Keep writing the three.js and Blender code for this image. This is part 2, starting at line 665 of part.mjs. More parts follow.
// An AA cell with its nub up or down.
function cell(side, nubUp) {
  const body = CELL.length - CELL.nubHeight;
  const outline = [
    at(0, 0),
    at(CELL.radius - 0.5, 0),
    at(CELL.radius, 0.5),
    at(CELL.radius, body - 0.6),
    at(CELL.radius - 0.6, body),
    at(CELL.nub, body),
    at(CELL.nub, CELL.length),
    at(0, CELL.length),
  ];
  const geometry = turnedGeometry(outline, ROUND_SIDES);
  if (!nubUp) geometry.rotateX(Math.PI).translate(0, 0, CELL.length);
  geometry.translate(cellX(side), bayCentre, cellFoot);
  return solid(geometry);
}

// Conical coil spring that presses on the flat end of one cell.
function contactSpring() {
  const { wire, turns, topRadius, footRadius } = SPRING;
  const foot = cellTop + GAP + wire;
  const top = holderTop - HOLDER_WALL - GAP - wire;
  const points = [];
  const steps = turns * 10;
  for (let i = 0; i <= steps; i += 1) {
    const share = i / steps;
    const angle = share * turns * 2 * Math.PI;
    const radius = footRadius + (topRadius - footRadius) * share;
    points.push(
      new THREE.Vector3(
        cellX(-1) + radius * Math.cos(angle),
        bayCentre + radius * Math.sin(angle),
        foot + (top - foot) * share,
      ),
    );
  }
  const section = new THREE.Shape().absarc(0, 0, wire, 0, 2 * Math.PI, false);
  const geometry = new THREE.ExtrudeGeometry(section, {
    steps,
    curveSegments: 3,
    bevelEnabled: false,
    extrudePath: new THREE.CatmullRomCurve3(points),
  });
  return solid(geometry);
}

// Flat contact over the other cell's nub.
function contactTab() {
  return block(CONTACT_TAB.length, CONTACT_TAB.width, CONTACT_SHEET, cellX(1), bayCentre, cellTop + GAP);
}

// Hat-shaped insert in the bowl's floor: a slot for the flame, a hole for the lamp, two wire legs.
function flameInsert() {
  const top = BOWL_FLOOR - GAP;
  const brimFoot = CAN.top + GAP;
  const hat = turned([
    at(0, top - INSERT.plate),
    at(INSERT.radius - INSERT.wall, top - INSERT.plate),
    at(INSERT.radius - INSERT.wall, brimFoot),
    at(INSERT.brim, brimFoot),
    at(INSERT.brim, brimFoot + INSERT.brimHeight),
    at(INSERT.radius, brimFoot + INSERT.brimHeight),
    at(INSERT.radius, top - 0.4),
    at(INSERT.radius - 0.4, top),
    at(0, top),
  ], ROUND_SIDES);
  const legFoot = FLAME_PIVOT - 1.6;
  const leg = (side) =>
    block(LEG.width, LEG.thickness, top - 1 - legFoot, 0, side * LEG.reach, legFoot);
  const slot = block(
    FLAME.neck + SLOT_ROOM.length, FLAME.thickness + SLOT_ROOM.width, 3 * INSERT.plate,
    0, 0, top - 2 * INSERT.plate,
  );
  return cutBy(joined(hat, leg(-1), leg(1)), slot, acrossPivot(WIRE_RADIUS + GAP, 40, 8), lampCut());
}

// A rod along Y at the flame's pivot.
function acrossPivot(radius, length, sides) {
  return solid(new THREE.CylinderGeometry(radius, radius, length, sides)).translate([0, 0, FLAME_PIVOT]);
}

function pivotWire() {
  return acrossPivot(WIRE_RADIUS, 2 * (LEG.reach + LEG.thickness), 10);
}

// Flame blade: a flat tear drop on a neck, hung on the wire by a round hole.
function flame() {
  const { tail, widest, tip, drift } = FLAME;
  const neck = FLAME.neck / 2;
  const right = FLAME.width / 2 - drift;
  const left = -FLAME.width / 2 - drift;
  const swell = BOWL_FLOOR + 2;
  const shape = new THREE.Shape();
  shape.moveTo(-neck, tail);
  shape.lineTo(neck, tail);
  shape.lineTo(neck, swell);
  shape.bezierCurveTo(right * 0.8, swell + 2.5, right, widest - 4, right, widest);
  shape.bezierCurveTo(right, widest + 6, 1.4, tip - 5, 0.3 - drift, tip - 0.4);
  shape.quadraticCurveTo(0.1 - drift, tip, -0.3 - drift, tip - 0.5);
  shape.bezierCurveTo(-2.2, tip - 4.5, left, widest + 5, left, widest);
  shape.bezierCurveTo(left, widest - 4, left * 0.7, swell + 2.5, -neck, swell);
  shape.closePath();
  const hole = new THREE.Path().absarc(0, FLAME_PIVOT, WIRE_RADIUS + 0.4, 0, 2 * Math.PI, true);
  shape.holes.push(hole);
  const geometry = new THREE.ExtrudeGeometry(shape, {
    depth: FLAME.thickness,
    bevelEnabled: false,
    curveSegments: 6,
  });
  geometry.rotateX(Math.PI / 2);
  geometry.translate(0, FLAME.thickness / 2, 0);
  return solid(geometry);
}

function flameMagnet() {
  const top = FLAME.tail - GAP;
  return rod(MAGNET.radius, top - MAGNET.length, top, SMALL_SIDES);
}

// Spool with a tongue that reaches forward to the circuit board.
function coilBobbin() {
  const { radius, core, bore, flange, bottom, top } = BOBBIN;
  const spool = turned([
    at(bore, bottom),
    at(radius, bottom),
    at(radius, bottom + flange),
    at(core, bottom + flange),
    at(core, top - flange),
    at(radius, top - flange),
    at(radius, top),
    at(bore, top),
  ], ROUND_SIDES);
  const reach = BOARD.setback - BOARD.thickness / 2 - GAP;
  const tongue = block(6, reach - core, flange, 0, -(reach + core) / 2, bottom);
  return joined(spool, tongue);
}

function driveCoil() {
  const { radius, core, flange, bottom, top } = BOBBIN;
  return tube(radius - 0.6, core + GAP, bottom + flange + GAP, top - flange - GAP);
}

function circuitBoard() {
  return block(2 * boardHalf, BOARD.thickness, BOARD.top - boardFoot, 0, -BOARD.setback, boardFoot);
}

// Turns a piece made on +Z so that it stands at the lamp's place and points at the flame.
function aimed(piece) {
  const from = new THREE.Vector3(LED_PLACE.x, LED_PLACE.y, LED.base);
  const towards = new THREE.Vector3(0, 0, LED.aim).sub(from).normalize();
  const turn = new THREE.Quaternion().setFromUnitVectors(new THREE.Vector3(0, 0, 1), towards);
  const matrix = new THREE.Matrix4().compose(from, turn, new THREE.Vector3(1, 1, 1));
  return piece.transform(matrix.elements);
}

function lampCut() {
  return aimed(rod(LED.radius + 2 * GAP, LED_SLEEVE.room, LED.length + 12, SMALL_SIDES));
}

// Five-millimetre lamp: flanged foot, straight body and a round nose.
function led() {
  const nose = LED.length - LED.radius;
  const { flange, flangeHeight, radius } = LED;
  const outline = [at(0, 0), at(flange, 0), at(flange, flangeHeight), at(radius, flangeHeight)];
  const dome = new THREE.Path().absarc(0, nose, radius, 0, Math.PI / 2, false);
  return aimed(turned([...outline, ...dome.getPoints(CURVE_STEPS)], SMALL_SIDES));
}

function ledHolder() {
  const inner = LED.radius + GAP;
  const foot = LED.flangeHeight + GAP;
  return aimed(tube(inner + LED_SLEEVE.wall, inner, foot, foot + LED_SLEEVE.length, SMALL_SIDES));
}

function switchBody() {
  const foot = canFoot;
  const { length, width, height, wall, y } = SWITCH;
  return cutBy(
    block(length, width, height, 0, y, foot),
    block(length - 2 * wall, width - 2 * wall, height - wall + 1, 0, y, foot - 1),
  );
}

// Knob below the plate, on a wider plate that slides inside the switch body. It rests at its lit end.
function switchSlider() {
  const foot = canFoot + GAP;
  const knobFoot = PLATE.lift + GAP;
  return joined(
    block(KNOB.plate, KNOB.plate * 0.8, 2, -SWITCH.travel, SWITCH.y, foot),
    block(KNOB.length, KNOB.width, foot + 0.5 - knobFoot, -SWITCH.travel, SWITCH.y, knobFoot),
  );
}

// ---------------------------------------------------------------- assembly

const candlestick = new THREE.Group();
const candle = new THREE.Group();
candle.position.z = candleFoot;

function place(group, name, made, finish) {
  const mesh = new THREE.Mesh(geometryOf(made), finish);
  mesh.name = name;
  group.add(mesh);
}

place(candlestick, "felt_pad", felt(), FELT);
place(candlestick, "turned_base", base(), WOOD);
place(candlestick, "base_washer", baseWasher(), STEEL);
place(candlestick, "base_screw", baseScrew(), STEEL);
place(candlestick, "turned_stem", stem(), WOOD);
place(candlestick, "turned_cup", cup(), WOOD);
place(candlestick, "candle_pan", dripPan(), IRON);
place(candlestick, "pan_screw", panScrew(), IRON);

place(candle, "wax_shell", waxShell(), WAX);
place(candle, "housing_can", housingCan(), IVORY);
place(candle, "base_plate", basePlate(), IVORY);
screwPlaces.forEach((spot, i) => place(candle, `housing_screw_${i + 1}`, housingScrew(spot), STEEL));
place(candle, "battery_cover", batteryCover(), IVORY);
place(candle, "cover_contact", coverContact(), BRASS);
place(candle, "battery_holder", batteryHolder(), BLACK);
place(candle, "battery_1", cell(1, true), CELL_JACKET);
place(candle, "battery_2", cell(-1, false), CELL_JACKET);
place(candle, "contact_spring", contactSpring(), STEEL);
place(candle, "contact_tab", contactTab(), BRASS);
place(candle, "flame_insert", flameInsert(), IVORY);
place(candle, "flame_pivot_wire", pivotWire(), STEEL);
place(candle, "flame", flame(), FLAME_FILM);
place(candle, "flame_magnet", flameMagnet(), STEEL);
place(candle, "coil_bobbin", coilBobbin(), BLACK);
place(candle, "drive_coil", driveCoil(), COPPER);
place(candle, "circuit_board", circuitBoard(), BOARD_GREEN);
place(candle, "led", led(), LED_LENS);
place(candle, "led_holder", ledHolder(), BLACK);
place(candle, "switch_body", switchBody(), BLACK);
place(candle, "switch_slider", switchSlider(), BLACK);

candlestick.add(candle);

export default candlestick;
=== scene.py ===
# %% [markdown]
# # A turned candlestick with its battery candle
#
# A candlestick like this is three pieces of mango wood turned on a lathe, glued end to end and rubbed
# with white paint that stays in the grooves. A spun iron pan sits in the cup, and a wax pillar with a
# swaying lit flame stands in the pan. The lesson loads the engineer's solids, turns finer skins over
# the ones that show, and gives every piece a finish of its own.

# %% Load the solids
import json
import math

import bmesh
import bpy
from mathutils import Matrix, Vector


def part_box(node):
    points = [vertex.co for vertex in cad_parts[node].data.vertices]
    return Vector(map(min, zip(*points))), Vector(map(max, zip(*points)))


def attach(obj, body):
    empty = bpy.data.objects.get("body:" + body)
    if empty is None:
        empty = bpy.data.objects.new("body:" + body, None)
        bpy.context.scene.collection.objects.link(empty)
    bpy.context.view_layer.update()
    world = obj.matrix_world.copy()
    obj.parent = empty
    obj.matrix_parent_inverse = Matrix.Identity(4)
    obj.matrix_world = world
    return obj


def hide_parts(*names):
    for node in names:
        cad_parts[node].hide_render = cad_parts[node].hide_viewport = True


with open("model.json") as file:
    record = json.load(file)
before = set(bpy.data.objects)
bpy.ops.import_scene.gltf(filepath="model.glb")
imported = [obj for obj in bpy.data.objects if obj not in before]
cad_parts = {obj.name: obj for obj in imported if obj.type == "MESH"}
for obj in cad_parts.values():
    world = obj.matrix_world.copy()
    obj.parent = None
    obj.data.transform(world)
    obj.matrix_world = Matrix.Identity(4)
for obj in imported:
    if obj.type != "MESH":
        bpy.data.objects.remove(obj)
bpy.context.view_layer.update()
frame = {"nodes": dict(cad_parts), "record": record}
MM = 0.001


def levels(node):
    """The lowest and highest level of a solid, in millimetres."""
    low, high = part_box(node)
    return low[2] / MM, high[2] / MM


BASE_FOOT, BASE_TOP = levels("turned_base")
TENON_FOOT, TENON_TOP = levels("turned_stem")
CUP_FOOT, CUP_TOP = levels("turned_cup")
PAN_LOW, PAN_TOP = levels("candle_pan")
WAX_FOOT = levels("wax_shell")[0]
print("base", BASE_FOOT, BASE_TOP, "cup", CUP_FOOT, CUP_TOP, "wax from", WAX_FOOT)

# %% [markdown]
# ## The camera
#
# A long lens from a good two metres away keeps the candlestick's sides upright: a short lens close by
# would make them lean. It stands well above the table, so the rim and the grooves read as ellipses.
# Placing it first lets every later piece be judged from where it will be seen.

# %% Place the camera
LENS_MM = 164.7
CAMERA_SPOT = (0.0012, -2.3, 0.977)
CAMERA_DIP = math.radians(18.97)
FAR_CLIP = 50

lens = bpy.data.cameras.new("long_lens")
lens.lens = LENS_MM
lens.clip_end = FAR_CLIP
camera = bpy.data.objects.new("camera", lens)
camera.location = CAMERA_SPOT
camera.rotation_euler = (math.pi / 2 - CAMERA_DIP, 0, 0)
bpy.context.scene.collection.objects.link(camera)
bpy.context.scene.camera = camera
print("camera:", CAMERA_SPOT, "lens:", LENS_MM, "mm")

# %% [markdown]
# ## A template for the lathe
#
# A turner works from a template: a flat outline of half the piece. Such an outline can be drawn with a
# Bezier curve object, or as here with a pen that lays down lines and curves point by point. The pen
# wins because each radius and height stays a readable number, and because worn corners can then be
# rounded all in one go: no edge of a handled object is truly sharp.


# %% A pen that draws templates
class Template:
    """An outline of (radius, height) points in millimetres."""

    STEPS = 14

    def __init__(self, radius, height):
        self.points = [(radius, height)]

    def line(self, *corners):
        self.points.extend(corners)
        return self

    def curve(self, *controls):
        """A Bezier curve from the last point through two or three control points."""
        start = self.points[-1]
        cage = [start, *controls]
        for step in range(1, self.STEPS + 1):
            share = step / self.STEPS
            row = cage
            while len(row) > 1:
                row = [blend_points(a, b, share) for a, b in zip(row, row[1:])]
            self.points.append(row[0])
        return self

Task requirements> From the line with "points = [vertex.co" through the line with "in imported if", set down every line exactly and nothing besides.

Response to this exercise>
    points = [vertex.co for vertex in cad_parts[node].data.vertices]
    return Vector(map(min, zip(*points))), Vector(map(max, zip(*points)))


def attach(obj, body):
    empty = bpy.data.objects.get("body:" + body)
    if empty is None:
        empty = bpy.data.objects.new("body:" + body, None)
        bpy.context.scene.collection.objects.link(empty)
    bpy.context.view_layer.update()
    world = obj.matrix_world.copy()
    obj.parent = empty
    obj.matrix_parent_inverse = Matrix.Identity(4)
    obj.matrix_world = world
    return obj


def hide_parts(*names):
    for node in names:
        cad_parts[node].hide_render = cad_parts[node].hide_viewport = True


with open("model.json") as file:
    record = json.load(file)
before = set(bpy.data.objects)
bpy.ops.import_scene.gltf(filepath="model.glb")
imported = [obj for obj in bpy.data.objects if obj not in before]
cad_parts = {obj.name: obj for obj in imported if obj.type == "MESH"}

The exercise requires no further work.